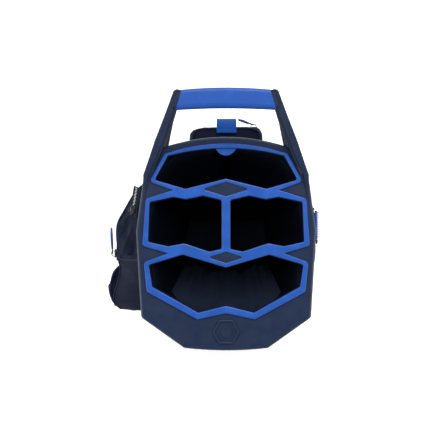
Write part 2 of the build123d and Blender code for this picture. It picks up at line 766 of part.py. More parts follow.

--

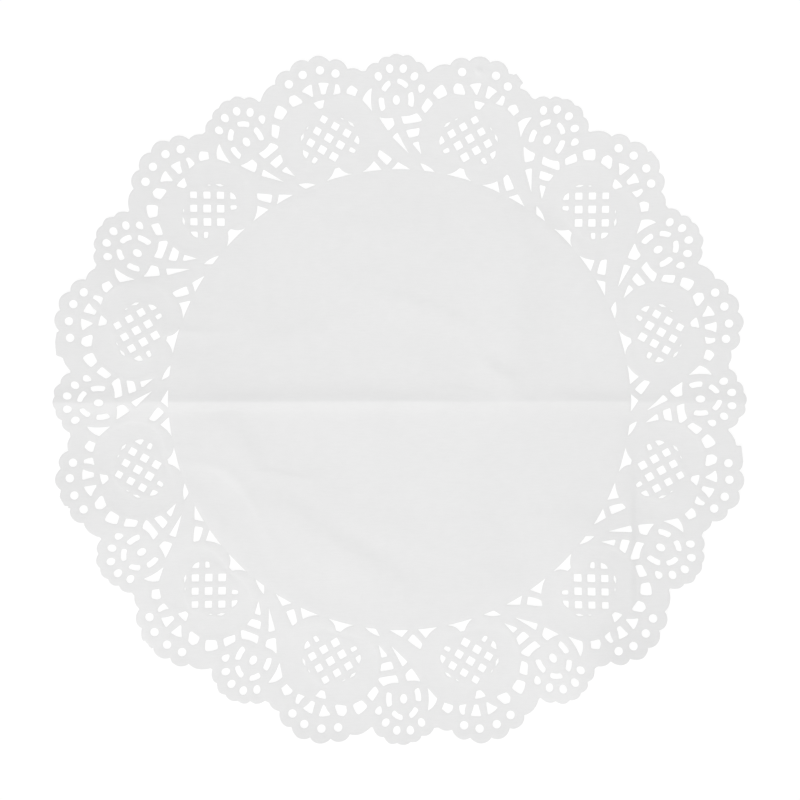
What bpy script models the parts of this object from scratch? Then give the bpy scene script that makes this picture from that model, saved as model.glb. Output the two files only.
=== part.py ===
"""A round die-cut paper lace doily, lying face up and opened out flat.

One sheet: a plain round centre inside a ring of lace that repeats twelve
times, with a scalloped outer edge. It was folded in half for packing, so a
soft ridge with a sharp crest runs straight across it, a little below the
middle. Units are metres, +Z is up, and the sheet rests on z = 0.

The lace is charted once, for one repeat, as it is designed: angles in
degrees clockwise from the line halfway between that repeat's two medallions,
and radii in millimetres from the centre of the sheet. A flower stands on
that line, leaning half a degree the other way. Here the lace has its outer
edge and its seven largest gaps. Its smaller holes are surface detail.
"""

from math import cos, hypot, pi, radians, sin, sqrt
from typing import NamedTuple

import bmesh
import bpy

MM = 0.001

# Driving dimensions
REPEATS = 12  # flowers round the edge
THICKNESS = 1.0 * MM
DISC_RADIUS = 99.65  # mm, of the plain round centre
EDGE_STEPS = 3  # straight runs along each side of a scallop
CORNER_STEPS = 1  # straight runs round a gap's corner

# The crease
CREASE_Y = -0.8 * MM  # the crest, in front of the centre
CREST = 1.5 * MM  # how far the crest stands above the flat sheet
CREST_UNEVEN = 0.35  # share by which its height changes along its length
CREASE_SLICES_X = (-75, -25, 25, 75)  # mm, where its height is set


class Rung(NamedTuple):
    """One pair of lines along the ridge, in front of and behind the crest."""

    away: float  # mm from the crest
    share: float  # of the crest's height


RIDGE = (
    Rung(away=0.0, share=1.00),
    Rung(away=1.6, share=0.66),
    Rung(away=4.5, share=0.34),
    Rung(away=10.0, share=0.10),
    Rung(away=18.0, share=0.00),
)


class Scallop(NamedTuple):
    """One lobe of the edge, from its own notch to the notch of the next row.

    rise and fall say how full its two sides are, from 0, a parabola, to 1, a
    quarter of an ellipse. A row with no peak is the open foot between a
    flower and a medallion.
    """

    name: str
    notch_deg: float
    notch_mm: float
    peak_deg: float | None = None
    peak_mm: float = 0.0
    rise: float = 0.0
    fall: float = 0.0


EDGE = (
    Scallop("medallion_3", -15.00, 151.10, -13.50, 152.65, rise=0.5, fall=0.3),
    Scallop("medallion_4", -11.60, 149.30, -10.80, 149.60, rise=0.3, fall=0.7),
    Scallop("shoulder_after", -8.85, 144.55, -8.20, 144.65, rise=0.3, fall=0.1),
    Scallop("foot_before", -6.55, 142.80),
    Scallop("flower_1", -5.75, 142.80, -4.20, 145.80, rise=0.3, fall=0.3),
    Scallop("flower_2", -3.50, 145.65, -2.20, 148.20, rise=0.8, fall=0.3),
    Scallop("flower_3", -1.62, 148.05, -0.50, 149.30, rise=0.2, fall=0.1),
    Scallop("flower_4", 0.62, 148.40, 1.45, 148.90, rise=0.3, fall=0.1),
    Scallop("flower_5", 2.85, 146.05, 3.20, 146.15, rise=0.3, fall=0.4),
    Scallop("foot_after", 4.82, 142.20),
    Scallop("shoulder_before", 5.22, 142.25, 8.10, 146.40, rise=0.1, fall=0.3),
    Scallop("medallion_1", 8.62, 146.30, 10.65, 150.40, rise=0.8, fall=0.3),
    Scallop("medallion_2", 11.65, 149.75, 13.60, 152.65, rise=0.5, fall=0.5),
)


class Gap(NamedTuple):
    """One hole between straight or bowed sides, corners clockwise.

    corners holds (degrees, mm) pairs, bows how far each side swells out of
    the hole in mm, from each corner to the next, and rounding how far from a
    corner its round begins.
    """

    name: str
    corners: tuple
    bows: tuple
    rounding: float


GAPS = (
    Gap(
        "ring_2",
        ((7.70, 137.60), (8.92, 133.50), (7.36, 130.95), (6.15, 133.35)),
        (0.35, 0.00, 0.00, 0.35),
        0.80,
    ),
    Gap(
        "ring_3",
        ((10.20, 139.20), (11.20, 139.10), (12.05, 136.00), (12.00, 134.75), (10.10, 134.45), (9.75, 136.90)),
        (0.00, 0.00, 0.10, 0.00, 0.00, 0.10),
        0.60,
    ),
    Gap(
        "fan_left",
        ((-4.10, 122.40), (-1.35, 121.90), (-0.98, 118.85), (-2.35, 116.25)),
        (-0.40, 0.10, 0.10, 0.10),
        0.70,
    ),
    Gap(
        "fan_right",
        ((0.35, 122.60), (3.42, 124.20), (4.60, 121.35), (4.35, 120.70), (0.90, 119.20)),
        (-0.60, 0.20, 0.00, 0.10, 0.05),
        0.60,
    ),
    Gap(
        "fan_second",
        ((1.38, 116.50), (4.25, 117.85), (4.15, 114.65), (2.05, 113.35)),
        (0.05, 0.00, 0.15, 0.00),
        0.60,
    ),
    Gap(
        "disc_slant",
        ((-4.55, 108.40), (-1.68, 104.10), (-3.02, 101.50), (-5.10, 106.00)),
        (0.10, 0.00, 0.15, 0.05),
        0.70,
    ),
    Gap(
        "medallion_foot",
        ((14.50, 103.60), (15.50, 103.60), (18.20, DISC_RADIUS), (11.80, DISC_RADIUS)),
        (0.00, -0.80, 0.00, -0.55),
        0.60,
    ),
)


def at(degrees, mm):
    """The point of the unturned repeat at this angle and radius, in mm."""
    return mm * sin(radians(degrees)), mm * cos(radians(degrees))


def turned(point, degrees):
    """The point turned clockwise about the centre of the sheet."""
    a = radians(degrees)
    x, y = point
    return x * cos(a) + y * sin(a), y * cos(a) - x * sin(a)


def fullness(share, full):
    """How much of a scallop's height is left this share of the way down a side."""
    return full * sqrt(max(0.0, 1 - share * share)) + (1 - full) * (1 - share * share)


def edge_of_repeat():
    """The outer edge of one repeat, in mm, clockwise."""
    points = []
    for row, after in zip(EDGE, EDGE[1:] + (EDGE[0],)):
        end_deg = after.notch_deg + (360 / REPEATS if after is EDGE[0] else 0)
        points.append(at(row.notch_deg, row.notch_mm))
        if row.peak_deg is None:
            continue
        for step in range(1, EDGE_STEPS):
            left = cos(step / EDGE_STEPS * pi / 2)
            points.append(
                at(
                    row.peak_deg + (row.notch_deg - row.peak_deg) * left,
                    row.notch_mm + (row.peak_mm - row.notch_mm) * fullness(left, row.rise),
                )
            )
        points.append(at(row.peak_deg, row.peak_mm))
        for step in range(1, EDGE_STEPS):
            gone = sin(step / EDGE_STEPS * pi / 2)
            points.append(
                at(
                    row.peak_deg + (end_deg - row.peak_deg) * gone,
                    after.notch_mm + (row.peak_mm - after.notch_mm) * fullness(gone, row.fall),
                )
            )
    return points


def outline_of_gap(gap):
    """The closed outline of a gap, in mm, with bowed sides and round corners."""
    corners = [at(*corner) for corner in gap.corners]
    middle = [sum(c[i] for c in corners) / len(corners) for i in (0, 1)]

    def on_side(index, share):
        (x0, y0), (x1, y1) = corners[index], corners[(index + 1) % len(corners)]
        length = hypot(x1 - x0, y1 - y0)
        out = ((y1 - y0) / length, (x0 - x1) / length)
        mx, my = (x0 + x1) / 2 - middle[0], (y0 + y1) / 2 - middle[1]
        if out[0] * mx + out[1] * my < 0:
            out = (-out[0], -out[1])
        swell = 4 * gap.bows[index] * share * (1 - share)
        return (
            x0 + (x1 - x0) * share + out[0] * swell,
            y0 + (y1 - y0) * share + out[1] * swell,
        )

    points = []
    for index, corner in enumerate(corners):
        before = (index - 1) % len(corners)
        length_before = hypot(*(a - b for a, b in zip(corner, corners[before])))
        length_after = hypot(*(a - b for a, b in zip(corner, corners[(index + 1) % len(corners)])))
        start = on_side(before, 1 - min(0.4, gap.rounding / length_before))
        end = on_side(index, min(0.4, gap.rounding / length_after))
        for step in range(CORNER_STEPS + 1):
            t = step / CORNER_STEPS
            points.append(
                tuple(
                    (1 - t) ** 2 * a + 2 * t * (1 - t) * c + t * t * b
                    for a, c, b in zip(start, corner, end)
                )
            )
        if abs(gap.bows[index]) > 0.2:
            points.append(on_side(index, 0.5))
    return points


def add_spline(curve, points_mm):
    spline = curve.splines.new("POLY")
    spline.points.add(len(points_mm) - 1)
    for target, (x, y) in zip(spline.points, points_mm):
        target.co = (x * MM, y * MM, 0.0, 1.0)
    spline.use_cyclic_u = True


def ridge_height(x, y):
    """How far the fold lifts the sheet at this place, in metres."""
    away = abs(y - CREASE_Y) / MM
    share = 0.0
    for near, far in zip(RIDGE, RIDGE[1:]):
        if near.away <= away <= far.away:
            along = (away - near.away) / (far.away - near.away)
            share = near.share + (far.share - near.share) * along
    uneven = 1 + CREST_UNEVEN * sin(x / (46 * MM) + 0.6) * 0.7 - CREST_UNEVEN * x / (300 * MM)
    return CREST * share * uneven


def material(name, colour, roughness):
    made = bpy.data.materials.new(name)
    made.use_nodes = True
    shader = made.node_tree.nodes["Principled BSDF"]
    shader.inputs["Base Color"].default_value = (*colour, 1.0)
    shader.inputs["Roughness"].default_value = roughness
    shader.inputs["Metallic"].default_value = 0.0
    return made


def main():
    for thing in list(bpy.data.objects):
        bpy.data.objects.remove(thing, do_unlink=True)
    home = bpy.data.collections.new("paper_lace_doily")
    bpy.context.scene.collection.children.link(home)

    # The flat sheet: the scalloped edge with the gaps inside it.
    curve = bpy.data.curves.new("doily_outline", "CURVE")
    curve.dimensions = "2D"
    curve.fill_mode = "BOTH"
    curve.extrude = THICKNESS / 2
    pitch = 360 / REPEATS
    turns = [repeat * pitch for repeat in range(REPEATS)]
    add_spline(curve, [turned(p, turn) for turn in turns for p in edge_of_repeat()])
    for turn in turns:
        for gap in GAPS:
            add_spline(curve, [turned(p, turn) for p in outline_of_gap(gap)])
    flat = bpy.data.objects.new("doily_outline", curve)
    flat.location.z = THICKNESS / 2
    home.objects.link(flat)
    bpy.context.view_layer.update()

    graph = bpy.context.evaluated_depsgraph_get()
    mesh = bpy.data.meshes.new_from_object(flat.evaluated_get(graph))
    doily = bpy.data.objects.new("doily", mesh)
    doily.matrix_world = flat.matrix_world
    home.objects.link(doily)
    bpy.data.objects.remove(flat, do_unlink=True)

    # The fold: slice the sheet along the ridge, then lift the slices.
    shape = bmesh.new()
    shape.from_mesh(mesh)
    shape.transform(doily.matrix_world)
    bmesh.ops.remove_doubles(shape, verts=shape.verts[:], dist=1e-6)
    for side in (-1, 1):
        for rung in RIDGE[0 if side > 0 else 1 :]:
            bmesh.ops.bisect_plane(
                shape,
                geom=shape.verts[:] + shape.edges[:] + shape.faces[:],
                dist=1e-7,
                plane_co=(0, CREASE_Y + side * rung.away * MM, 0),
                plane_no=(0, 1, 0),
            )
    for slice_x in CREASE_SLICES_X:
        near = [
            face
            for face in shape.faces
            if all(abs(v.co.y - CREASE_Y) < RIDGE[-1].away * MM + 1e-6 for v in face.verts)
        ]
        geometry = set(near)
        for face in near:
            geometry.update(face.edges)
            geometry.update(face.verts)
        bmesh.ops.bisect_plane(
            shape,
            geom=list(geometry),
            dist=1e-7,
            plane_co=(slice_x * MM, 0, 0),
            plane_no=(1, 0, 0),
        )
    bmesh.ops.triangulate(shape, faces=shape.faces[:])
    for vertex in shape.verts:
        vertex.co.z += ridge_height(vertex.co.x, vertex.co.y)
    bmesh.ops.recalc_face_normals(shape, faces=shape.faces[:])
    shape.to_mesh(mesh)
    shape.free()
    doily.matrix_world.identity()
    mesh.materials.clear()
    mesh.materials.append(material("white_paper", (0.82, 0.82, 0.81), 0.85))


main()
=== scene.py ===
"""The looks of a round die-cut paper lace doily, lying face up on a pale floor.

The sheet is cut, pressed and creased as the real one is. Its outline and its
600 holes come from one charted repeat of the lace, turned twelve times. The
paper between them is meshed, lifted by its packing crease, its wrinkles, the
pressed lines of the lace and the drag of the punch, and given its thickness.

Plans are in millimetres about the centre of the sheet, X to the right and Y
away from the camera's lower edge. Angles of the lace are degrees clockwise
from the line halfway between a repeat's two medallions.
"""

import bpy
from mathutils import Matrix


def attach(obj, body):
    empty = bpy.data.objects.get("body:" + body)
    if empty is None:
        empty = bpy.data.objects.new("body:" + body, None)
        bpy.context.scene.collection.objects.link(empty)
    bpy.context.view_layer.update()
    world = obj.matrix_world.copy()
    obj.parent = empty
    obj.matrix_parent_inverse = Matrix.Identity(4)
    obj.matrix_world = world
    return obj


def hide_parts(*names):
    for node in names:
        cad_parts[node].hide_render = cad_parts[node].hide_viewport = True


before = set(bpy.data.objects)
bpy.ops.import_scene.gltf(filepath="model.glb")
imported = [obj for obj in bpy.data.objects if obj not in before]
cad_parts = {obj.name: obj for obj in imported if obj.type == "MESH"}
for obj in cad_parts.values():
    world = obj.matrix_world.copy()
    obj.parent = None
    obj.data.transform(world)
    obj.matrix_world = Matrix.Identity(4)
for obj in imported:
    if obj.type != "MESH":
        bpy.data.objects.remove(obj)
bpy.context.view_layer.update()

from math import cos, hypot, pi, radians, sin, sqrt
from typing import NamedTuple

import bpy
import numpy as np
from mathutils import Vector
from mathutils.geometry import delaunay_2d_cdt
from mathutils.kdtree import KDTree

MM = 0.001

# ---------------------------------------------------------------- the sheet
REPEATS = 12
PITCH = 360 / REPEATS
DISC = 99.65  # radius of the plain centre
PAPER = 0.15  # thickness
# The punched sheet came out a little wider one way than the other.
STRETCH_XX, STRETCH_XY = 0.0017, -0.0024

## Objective
Using the material above, report each line where "type" occurs.

## Answer for this exercise
cad_parts = {obj.name: obj for obj in imported if obj.type == "MESH"}
    if obj.type != "MESH":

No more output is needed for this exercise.